» **Set exercise**:
Return all the data, word for word.

┌──

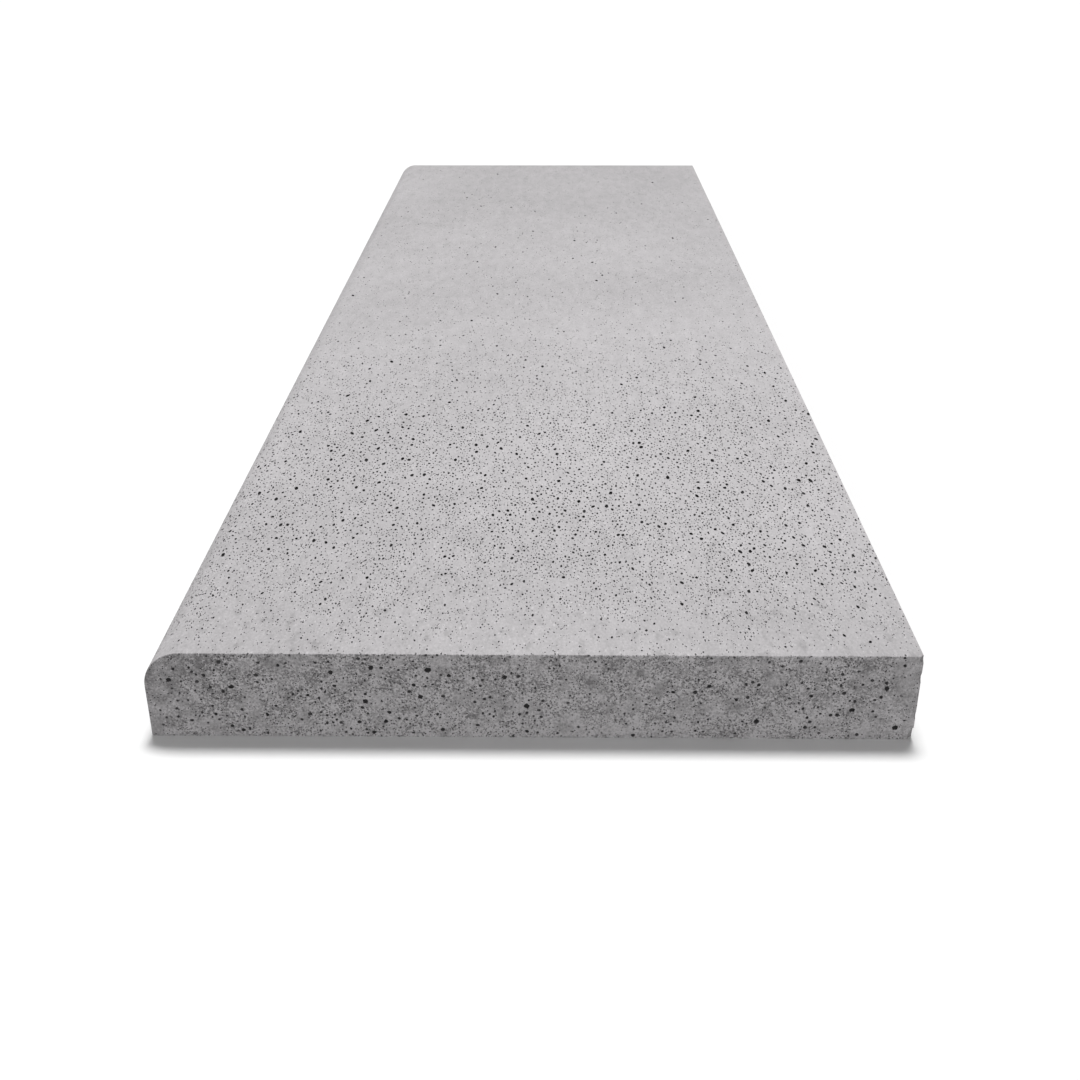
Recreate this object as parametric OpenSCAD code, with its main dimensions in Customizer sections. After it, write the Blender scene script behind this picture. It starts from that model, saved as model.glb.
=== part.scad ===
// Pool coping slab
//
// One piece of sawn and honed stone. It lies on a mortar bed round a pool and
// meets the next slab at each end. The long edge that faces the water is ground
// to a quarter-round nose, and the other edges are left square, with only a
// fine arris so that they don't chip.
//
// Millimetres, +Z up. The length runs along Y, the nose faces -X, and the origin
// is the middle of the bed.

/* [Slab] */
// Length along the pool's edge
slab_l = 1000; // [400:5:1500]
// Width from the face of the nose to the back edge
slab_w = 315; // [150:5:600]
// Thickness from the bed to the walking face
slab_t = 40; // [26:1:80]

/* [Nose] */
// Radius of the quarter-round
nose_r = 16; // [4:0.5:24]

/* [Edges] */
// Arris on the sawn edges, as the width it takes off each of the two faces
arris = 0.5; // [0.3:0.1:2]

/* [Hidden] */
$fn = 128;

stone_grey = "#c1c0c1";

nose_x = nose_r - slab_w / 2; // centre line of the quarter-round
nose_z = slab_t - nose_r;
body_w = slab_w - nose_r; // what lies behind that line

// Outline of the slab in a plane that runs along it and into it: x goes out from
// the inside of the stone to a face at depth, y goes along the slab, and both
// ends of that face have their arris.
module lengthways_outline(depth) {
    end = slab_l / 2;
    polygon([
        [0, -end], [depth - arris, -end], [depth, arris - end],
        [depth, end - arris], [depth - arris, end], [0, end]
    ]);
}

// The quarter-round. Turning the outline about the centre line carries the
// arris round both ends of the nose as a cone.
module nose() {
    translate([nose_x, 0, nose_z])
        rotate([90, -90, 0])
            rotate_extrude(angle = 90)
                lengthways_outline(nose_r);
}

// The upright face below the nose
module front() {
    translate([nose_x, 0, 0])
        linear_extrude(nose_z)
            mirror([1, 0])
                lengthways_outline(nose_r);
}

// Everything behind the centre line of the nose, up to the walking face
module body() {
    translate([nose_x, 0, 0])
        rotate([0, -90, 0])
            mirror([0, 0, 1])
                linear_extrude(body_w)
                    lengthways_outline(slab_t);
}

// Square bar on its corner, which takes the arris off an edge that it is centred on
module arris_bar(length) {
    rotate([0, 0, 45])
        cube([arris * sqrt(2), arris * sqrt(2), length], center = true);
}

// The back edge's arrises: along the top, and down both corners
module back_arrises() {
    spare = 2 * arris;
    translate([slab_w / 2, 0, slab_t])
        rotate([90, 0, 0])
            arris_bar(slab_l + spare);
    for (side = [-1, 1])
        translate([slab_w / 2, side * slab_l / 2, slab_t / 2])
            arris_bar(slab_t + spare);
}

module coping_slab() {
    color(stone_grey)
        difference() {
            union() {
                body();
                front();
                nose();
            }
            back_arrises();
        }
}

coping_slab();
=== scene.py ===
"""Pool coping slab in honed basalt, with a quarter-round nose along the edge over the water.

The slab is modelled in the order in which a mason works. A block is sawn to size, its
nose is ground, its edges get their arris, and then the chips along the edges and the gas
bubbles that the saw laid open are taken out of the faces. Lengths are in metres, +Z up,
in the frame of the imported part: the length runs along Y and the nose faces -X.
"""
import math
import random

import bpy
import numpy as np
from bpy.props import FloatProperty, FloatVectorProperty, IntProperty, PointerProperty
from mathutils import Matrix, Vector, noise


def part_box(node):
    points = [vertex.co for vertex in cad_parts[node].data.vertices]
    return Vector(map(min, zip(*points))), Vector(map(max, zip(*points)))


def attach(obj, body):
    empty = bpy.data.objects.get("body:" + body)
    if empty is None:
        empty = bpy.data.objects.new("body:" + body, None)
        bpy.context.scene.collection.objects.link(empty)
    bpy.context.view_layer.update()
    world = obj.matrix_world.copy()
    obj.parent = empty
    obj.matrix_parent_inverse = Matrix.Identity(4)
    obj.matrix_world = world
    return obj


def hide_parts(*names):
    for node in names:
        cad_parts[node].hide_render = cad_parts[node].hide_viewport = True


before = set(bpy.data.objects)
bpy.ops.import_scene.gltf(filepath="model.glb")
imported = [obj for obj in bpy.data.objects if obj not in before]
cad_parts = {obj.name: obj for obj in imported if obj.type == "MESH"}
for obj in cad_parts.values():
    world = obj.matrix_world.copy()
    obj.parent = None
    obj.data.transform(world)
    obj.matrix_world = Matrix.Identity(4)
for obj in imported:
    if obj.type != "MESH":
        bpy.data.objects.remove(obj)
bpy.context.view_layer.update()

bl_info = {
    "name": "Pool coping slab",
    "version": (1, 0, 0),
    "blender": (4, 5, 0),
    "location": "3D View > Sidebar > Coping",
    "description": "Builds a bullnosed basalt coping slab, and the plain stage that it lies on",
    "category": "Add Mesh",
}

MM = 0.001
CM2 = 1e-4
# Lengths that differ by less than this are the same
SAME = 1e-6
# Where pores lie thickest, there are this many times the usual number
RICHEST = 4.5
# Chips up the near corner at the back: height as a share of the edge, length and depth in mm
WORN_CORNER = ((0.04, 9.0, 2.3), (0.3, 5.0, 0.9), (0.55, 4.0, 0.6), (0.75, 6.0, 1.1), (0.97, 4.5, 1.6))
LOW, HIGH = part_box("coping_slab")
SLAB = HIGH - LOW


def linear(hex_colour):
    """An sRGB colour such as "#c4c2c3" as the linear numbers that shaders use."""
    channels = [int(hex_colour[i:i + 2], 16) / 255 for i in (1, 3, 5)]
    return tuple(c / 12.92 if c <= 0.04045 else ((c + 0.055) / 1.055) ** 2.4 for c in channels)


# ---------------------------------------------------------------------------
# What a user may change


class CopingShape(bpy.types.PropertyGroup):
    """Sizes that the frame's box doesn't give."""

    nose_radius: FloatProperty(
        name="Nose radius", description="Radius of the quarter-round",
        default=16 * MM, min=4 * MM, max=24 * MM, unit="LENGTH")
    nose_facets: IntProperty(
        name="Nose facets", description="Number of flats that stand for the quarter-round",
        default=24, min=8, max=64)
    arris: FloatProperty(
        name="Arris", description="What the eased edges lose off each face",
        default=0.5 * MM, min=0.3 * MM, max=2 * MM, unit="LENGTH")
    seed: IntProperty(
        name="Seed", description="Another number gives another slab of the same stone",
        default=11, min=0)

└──

» **The output**:
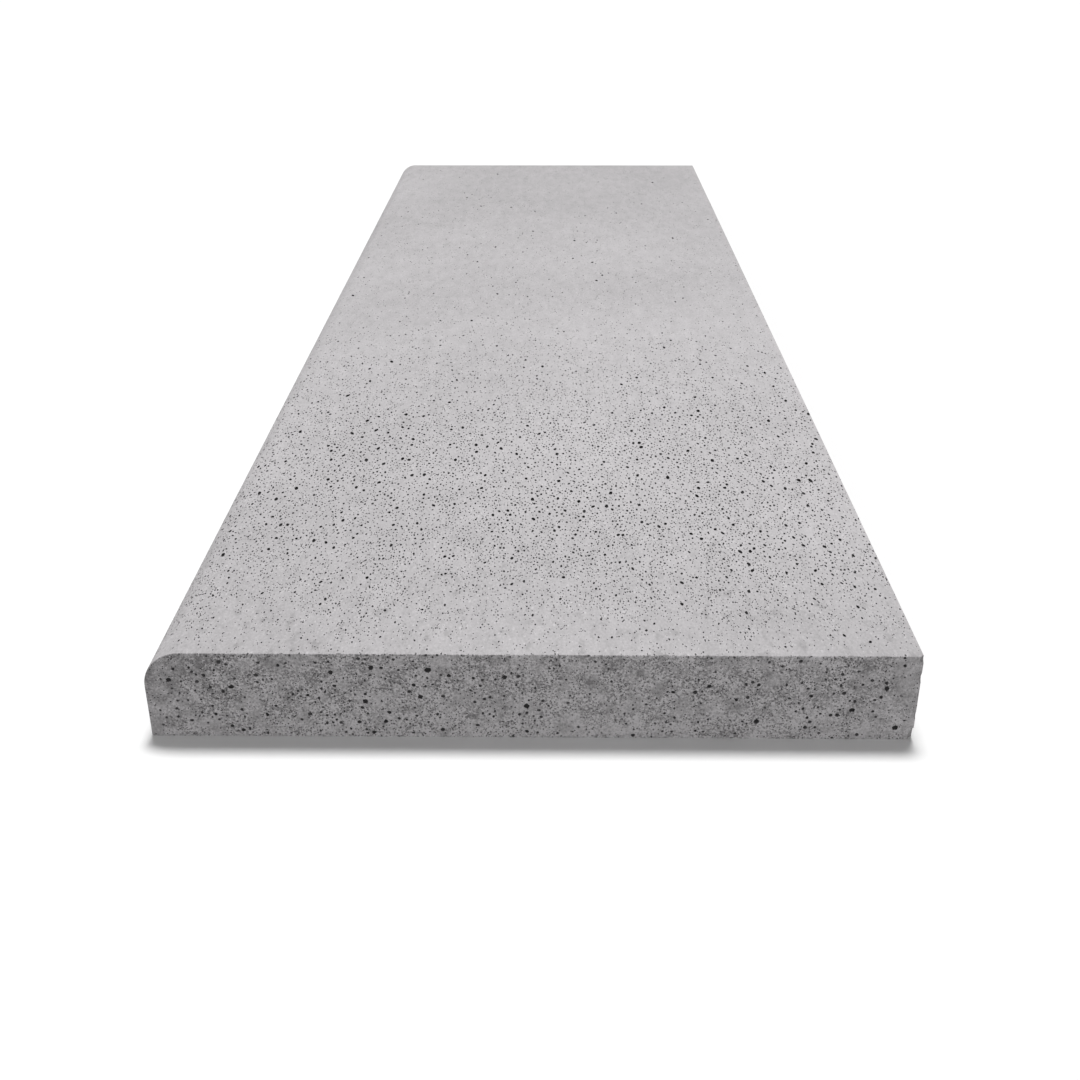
Recreate this object as parametric OpenSCAD code, with its main dimensions in Customizer sections. After it, write the Blender scene script behind this picture. It starts from that model, saved as model.glb.
=== part.scad ===
// Pool coping slab
//
// One piece of sawn and honed stone. It lies on a mortar bed round a pool and
// meets the next slab at each end. The long edge that faces the water is ground
// to a quarter-round nose, and the other edges are left square, with only a
// fine arris so that they don't chip.
//
// Millimetres, +Z up. The length runs along Y, the nose faces -X, and the origin
// is the middle of the bed.

/* [Slab] */
// Length along the pool's edge
slab_l = 1000; // [400:5:1500]
// Width from the face of the nose to the back edge
slab_w = 315; // [150:5:600]
// Thickness from the bed to the walking face
slab_t = 40; // [26:1:80]

/* [Nose] */
// Radius of the quarter-round
nose_r = 16; // [4:0.5:24]

/* [Edges] */
// Arris on the sawn edges, as the width it takes off each of the two faces
arris = 0.5; // [0.3:0.1:2]

/* [Hidden] */
$fn = 128;

stone_grey = "#c1c0c1";

nose_x = nose_r - slab_w / 2; // centre line of the quarter-round
nose_z = slab_t - nose_r;
body_w = slab_w - nose_r; // what lies behind that line

// Outline of the slab in a plane that runs along it and into it: x goes out from
// the inside of the stone to a face at depth, y goes along the slab, and both
// ends of that face have their arris.
module lengthways_outline(depth) {
    end = slab_l / 2;
    polygon([
        [0, -end], [depth - arris, -end], [depth, arris - end],
        [depth, end - arris], [depth - arris, end], [0, end]
    ]);
}

// The quarter-round. Turning the outline about the centre line carries the
// arris round both ends of the nose as a cone.
module nose() {
    translate([nose_x, 0, nose_z])
        rotate([90, -90, 0])
            rotate_extrude(angle = 90)
                lengthways_outline(nose_r);
}

// The upright face below the nose
module front() {
    translate([nose_x, 0, 0])
        linear_extrude(nose_z)
            mirror([1, 0])
                lengthways_outline(nose_r);
}

// Everything behind the centre line of the nose, up to the walking face
module body() {
    translate([nose_x, 0, 0])
        rotate([0, -90, 0])
            mirror([0, 0, 1])
                linear_extrude(body_w)
                    lengthways_outline(slab_t);
}

// Square bar on its corner, which takes the arris off an edge that it is centred on
module arris_bar(length) {
    rotate([0, 0, 45])
        cube([arris * sqrt(2), arris * sqrt(2), length], center = true);
}

// The back edge's arrises: along the top, and down both corners
module back_arrises() {
    spare = 2 * arris;
    translate([slab_w / 2, 0, slab_t])
        rotate([90, 0, 0])
            arris_bar(slab_l + spare);
    for (side = [-1, 1])
        translate([slab_w / 2, side * slab_l / 2, slab_t / 2])
            arris_bar(slab_t + spare);
}

module coping_slab() {
    color(stone_grey)
        difference() {
            union() {
                body();
                front();
                nose();
            }
            back_arrises();
        }
}

coping_slab();
=== scene.py ===
"""Pool coping slab in honed basalt, with a quarter-round nose along the edge over the water.

The slab is modelled in the order in which a mason works. A block is sawn to size, its
nose is ground, its edges get their arris, and then the chips along the edges and the gas
bubbles that the saw laid open are taken out of the faces. Lengths are in metres, +Z up,
in the frame of the imported part: the length runs along Y and the nose faces -X.
"""
import math
import random

import bpy
import numpy as np
from bpy.props import FloatProperty, FloatVectorProperty, IntProperty, PointerProperty
from mathutils import Matrix, Vector, noise


def part_box(node):
    points = [vertex.co for vertex in cad_parts[node].data.vertices]
    return Vector(map(min, zip(*points))), Vector(map(max, zip(*points)))


def attach(obj, body):
    empty = bpy.data.objects.get("body:" + body)
    if empty is None:
        empty = bpy.data.objects.new("body:" + body, None)
        bpy.context.scene.collection.objects.link(empty)
    bpy.context.view_layer.update()
    world = obj.matrix_world.copy()
    obj.parent = empty
    obj.matrix_parent_inverse = Matrix.Identity(4)
    obj.matrix_world = world
    return obj


def hide_parts(*names):
    for node in names:
        cad_parts[node].hide_render = cad_parts[node].hide_viewport = True


before = set(bpy.data.objects)
bpy.ops.import_scene.gltf(filepath="model.glb")
imported = [obj for obj in bpy.data.objects if obj not in before]
cad_parts = {obj.name: obj for obj in imported if obj.type == "MESH"}
for obj in cad_parts.values():
    world = obj.matrix_world.copy()
    obj.parent = None
    obj.data.transform(world)
    obj.matrix_world = Matrix.Identity(4)
for obj in imported:
    if obj.type != "MESH":
        bpy.data.objects.remove(obj)
bpy.context.view_layer.update()

bl_info = {
    "name": "Pool coping slab",
    "version": (1, 0, 0),
    "blender": (4, 5, 0),
    "location": "3D View > Sidebar > Coping",
    "description": "Builds a bullnosed basalt coping slab, and the plain stage that it lies on",
    "category": "Add Mesh",
}

MM = 0.001
CM2 = 1e-4
# Lengths that differ by less than this are the same
SAME = 1e-6
# Where pores lie thickest, there are this many times the usual number
RICHEST = 4.5
# Chips up the near corner at the back: height as a share of the edge, length and depth in mm
WORN_CORNER = ((0.04, 9.0, 2.3), (0.3, 5.0, 0.9), (0.55, 4.0, 0.6), (0.75, 6.0, 1.1), (0.97, 4.5, 1.6))
LOW, HIGH = part_box("coping_slab")
SLAB = HIGH - LOW


def linear(hex_colour):
    """An sRGB colour such as "#c4c2c3" as the linear numbers that shaders use."""
    channels = [int(hex_colour[i:i + 2], 16) / 255 for i in (1, 3, 5)]
    return tuple(c / 12.92 if c <= 0.04045 else ((c + 0.055) / 1.055) ** 2.4 for c in channels)


# ---------------------------------------------------------------------------
# What a user may change


class CopingShape(bpy.types.PropertyGroup):
    """Sizes that the frame's box doesn't give."""

    nose_radius: FloatProperty(
        name="Nose radius", description="Radius of the quarter-round",
        default=16 * MM, min=4 * MM, max=24 * MM, unit="LENGTH")
    nose_facets: IntProperty(
        name="Nose facets", description="Number of flats that stand for the quarter-round",
        default=24, min=8, max=64)
    arris: FloatProperty(
        name="Arris", description="What the eased edges lose off each face",
        default=0.5 * MM, min=0.3 * MM, max=2 * MM, unit="LENGTH")
    seed: IntProperty(
        name="Seed", description="Another number gives another slab of the same stone",
        default=11, min=0)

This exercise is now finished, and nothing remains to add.